Task prompt → Reproduce each line from the first in the data through the line that contains "HEAD_ON_MIRROR = 0.04" exactly; give nothing else.

== Given data

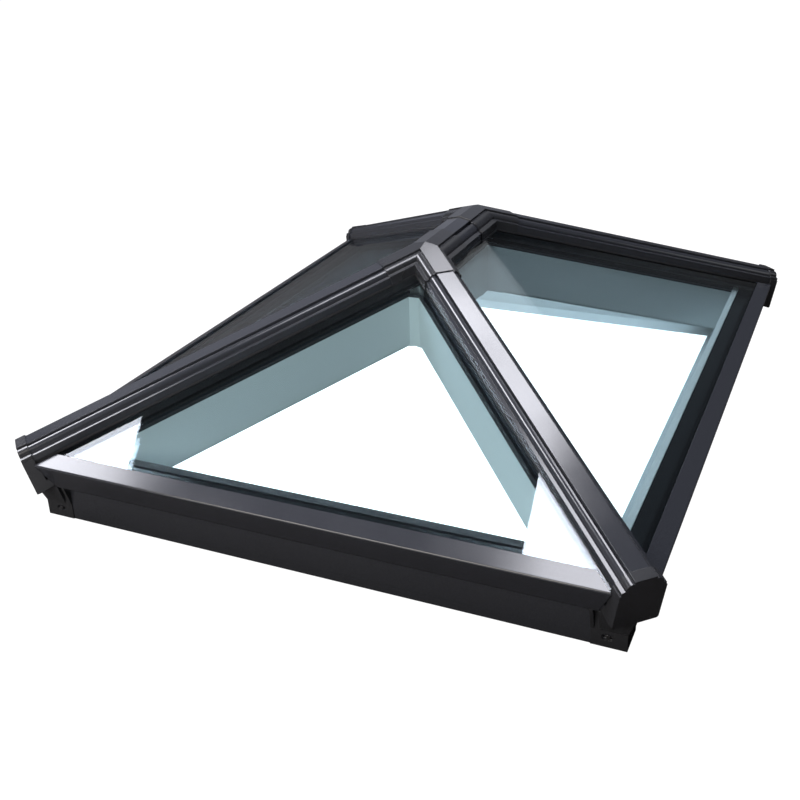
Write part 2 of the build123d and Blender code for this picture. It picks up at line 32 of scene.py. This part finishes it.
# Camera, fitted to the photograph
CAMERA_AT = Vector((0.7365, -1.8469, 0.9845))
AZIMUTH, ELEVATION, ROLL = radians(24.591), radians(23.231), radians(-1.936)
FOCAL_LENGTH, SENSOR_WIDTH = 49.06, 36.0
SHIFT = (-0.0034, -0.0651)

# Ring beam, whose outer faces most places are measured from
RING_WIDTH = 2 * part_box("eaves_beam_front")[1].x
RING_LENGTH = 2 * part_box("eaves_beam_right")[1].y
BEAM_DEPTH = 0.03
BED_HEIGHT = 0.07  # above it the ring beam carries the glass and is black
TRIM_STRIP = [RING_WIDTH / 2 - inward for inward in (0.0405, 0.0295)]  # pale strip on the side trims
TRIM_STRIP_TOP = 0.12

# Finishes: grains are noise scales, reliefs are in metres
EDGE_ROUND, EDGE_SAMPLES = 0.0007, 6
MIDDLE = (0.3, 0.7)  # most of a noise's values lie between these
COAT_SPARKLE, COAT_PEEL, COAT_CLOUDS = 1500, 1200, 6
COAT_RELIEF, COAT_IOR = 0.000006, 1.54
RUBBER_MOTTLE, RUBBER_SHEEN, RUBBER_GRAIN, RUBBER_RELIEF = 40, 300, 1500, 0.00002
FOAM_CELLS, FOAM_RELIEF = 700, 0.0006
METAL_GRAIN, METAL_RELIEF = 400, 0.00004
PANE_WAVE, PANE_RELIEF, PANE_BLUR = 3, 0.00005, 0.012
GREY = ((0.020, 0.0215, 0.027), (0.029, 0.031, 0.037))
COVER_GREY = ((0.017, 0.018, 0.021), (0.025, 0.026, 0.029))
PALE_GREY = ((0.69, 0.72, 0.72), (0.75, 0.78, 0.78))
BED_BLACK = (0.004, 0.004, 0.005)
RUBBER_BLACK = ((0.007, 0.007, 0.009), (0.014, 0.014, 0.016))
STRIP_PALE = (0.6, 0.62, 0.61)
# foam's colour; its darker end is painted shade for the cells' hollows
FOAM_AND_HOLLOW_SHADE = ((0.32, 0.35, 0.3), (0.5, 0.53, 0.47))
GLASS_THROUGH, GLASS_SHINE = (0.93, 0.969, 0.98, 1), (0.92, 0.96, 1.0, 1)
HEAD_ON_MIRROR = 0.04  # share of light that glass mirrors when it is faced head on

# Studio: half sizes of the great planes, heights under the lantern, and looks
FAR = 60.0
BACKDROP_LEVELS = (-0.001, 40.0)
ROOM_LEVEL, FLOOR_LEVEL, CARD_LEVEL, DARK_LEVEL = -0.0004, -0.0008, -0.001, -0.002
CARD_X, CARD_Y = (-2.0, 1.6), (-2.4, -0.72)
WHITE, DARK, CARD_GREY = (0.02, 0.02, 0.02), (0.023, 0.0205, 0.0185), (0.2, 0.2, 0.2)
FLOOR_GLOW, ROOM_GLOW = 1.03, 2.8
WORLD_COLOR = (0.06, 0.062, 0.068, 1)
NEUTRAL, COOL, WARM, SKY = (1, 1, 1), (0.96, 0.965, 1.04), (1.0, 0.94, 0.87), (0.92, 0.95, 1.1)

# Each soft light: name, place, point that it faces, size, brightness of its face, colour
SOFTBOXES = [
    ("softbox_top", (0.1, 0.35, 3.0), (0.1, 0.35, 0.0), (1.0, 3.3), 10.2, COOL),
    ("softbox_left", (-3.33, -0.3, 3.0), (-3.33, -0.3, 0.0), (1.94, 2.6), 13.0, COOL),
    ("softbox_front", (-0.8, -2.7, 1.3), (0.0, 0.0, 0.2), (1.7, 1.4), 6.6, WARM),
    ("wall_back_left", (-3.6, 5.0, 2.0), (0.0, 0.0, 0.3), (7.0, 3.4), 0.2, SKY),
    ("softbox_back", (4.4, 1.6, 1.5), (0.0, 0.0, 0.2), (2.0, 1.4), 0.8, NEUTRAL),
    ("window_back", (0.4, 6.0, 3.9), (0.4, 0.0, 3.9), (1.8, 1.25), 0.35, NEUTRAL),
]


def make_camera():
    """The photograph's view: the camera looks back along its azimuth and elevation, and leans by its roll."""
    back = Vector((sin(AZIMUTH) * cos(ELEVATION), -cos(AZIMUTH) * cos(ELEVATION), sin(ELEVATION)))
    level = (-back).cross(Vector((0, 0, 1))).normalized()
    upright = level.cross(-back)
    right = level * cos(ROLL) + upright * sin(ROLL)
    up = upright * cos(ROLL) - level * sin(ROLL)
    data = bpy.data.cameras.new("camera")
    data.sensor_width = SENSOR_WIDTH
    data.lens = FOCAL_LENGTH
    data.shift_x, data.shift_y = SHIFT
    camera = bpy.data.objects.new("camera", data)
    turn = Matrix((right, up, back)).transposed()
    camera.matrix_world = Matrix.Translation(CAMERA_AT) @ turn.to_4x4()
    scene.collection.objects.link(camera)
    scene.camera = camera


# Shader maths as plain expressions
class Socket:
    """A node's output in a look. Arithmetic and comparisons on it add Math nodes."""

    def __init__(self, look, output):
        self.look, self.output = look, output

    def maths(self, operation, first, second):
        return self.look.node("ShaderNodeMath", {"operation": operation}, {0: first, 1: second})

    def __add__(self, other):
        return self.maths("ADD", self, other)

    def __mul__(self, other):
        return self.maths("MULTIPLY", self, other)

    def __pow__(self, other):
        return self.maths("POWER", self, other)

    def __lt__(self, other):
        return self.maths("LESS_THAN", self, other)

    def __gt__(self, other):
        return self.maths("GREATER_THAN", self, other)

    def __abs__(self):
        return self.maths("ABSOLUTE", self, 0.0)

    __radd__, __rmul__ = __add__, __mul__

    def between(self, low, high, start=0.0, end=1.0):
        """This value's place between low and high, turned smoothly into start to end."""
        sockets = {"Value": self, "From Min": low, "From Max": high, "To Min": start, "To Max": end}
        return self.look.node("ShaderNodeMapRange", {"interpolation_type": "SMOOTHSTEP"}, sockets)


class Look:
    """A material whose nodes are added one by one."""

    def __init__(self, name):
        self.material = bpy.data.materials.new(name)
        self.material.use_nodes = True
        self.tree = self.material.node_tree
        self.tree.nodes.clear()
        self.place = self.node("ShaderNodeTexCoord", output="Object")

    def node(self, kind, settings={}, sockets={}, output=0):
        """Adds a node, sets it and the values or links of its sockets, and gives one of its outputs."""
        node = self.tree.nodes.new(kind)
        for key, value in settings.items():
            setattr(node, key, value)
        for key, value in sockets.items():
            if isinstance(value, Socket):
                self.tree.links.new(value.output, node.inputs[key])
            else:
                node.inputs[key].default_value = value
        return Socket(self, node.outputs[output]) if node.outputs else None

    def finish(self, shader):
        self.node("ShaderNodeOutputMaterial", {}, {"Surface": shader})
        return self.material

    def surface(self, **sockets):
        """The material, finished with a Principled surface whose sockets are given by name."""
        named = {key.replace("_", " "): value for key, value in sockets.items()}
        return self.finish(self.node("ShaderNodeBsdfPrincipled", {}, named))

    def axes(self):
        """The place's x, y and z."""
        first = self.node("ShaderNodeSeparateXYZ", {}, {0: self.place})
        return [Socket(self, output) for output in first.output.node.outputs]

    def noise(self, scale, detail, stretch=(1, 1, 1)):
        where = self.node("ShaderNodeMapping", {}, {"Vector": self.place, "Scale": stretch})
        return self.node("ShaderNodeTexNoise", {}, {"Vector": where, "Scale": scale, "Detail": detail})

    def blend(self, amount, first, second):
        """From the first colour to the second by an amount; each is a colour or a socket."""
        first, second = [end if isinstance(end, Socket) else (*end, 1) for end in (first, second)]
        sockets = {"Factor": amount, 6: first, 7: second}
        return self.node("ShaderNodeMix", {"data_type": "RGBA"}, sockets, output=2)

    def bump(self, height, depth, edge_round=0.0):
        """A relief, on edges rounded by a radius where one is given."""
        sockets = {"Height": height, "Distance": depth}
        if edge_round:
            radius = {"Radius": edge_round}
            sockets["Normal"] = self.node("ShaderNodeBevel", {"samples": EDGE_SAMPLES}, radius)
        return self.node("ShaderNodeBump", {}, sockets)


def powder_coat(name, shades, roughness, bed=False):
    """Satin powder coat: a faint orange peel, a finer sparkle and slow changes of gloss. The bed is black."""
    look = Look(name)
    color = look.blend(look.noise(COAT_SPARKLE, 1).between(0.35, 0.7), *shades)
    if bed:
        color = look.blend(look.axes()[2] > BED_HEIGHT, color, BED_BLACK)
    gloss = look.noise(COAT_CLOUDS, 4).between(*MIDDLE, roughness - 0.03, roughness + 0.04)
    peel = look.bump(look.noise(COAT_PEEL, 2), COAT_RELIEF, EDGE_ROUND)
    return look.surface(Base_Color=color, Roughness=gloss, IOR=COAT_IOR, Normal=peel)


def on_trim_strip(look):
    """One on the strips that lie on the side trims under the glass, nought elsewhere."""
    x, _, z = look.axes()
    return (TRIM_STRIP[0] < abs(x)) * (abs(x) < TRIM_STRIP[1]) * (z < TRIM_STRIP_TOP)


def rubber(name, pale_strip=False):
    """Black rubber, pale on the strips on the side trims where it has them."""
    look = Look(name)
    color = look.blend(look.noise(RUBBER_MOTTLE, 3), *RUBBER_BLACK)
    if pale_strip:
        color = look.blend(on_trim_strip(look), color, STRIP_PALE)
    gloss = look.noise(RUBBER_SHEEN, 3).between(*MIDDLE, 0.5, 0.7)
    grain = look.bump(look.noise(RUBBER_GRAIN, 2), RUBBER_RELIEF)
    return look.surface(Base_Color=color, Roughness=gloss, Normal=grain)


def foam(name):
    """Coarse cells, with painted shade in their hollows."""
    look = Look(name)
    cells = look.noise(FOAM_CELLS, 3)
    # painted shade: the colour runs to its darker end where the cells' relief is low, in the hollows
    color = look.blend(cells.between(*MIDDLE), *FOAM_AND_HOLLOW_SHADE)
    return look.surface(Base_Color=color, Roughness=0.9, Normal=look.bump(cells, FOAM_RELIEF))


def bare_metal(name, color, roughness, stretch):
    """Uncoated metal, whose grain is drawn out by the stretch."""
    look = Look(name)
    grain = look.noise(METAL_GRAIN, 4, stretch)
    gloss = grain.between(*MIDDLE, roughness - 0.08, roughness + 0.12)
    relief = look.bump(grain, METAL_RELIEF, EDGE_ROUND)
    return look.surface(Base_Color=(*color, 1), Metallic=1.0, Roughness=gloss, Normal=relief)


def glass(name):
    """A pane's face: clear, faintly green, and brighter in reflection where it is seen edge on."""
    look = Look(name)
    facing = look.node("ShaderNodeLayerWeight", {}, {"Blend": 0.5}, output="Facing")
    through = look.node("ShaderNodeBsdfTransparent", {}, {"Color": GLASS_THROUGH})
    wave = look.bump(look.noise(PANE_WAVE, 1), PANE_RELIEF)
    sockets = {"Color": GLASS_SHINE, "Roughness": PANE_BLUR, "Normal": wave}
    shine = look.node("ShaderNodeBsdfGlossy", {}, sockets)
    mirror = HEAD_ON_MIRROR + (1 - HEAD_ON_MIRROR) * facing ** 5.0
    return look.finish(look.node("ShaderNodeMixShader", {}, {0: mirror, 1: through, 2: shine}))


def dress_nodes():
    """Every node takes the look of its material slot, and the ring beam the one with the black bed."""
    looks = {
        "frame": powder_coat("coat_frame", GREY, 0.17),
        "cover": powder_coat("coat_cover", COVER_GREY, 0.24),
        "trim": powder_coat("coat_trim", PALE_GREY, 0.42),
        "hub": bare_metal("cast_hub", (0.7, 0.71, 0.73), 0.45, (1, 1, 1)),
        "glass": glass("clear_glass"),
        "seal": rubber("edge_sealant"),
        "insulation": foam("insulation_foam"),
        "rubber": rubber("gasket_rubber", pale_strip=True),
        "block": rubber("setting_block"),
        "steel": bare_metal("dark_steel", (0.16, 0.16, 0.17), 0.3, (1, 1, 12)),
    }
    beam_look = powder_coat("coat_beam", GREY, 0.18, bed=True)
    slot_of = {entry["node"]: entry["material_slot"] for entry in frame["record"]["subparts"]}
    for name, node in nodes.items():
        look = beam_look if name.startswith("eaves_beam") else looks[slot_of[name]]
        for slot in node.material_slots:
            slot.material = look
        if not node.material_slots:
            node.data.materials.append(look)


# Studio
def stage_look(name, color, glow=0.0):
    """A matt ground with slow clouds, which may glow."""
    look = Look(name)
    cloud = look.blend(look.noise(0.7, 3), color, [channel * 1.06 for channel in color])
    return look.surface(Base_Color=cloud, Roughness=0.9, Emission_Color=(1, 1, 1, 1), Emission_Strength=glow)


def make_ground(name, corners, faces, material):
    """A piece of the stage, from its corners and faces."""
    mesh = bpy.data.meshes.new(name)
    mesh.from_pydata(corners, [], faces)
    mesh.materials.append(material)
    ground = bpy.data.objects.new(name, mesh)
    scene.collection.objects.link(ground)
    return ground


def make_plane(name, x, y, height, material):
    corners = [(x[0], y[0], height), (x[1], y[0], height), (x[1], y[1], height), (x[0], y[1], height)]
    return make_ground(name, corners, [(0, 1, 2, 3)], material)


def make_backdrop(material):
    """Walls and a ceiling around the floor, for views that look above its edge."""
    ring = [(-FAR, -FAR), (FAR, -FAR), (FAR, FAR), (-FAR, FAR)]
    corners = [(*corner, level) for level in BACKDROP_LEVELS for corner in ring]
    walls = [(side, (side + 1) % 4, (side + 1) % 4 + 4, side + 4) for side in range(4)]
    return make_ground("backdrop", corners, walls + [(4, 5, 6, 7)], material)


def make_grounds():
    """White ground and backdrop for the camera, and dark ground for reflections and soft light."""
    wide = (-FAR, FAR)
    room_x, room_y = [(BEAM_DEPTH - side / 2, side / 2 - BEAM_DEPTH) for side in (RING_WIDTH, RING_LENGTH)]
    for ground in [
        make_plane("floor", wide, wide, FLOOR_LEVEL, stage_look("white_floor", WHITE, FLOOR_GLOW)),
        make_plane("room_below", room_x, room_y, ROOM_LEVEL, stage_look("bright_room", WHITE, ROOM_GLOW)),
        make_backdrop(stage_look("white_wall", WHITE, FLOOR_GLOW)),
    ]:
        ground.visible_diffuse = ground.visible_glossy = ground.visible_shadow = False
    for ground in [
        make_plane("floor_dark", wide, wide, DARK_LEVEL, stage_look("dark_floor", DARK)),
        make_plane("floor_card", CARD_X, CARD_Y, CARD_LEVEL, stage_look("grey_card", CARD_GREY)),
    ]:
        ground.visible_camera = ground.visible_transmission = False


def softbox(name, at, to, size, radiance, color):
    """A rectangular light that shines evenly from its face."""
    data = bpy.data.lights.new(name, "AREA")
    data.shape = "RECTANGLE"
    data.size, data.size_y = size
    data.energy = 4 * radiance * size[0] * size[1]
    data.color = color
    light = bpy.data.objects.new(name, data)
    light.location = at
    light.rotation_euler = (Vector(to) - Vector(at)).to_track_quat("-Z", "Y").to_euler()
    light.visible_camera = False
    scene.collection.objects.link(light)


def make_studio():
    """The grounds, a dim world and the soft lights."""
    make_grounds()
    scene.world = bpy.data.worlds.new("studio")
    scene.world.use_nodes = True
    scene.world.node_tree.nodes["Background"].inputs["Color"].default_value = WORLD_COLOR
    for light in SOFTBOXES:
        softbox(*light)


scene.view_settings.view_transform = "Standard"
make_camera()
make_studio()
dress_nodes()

====

Reply to the task →
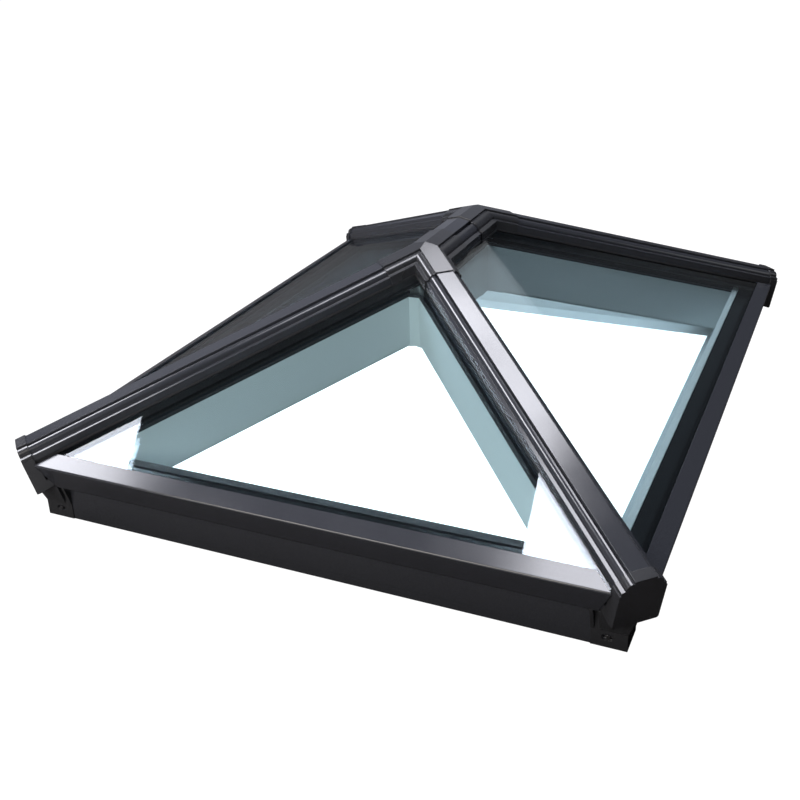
Write part 2 of the build123d and Blender code for this picture. It picks up at line 32 of scene.py. This part finishes it.
# Camera, fitted to the photograph
CAMERA_AT = Vector((0.7365, -1.8469, 0.9845))
AZIMUTH, ELEVATION, ROLL = radians(24.591), radians(23.231), radians(-1.936)
FOCAL_LENGTH, SENSOR_WIDTH = 49.06, 36.0
SHIFT = (-0.0034, -0.0651)

# Ring beam, whose outer faces most places are measured from
RING_WIDTH = 2 * part_box("eaves_beam_front")[1].x
RING_LENGTH = 2 * part_box("eaves_beam_right")[1].y
BEAM_DEPTH = 0.03
BED_HEIGHT = 0.07  # above it the ring beam carries the glass and is black
TRIM_STRIP = [RING_WIDTH / 2 - inward for inward in (0.0405, 0.0295)]  # pale strip on the side trims
TRIM_STRIP_TOP = 0.12

# Finishes: grains are noise scales, reliefs are in metres
EDGE_ROUND, EDGE_SAMPLES = 0.0007, 6
MIDDLE = (0.3, 0.7)  # most of a noise's values lie between these
COAT_SPARKLE, COAT_PEEL, COAT_CLOUDS = 1500, 1200, 6
COAT_RELIEF, COAT_IOR = 0.000006, 1.54
RUBBER_MOTTLE, RUBBER_SHEEN, RUBBER_GRAIN, RUBBER_RELIEF = 40, 300, 1500, 0.00002
FOAM_CELLS, FOAM_RELIEF = 700, 0.0006
METAL_GRAIN, METAL_RELIEF = 400, 0.00004
PANE_WAVE, PANE_RELIEF, PANE_BLUR = 3, 0.00005, 0.012
GREY = ((0.020, 0.0215, 0.027), (0.029, 0.031, 0.037))
COVER_GREY = ((0.017, 0.018, 0.021), (0.025, 0.026, 0.029))
PALE_GREY = ((0.69, 0.72, 0.72), (0.75, 0.78, 0.78))
BED_BLACK = (0.004, 0.004, 0.005)
RUBBER_BLACK = ((0.007, 0.007, 0.009), (0.014, 0.014, 0.016))
STRIP_PALE = (0.6, 0.62, 0.61)
# foam's colour; its darker end is painted shade for the cells' hollows
FOAM_AND_HOLLOW_SHADE = ((0.32, 0.35, 0.3), (0.5, 0.53, 0.47))
GLASS_THROUGH, GLASS_SHINE = (0.93, 0.969, 0.98, 1), (0.92, 0.96, 1.0, 1)
HEAD_ON_MIRROR = 0.04  # share of light that glass mirrors when it is faced head on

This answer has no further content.